Multimodal Pretrained Models for Sequential Decision-Making: Synthesis, Verification, Grounding, and Perception
- 14:00 16th January 2024 ( Hilary Term 2024 )Strachey Seminar Room (003), Robert Hooke Building, Department of Computer Science, OX1 3QD
The rapidly increasing capabilities of multi-modal pre-trained generative models in text generation, question answering, and image annotation offer new opportunities in the design and operation of autonomous systems. On the one hand, generative language models can help remove a series of restricting assumptions in the existing design flow, e.g., on the availability of complete knowledge of the features, actions, and observations necessary for delivering a task.
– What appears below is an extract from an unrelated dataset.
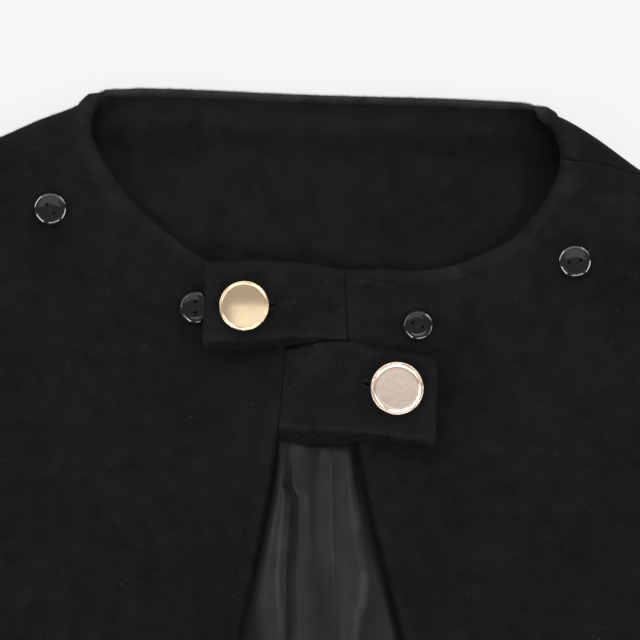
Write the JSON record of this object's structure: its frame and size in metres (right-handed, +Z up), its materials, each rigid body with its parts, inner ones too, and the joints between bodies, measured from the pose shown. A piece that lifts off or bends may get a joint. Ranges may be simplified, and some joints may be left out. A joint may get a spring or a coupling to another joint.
{
  "type": "wool cloak",
  "caption": "Collarless wool cloak laid flat on its back, its neck tabs buttoned across the open fronts over a satin back lining.",
  "frame": {"origin": "the middle of the laid cloak's outline, on the surface that it rests on", "axes": "+X towards the wearer's left side, +Y up the garment to its neck, +Z up from the surface"},
  "size_m": [1.04, 0.8576, 0.0212],
  "materials": {
    "wool": "matte brushed black wool",
    "satin": "soft satin, dark grey-blue",
    "gold_metal": "polished pale gold",
    "black_plastic": "gloss black"
  },
  "bodies": {
    "root": {"back_panel": "wool", "back_neck_facing": "wool", "back_lining": "satin", "right_front": "wool", "left_front": "wool", "upper_tab": "wool", "lower_tab": "wool", "upper_gold_button": "gold_metal", "lower_gold_button": "gold_metal", "collar_button_right_outer": "black_plastic", "collar_button_right_inner": "black_plastic", "collar_button_left_inner": "black_plastic", "collar_button_left_outer": "black_plastic"}
  },
  "joints": []
}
Concurrently, multi-modal language and vision models provide powerful perceptual insights by efficiently segmenting and textually labeling given images. On the other hand, these models have their own limitations. They act as black boxes whose input-output transformations are, at best, not well-understood. Their outputs are not amenable to direct integration into the design flow of autonomous systems, and, at times, they may even be unintuitive or even conflict with common sense. Their accuracy is questionable, and the uncertainty in the outputs does not currently admit quantifiable, interpretable, and actionable characterizations. The main hypothesis of this presentation is that multi-modal pre-trained generative models, when (and only when) equipped with algorithms—and supporting theory—that account for the characteristics of autonomous systems, will facilitate the design flow for increasingly autonomous systems to operate in dynamic, uncertain, and possibly adversarial environments. I will support this hypothesis through a discussion of a series of algorithms algorithms to (1) integrate multi-modal pre-trained generative models into the synthesis and execution of sequential (i.e., long-horizon) decision-making strategies for autonomous systems, (2) characterize and account for the uncertainties of the outputs of these models relevant for the task to be delivered, and (3) pro-actively reduce these uncertainties to improve task performance and safety risks.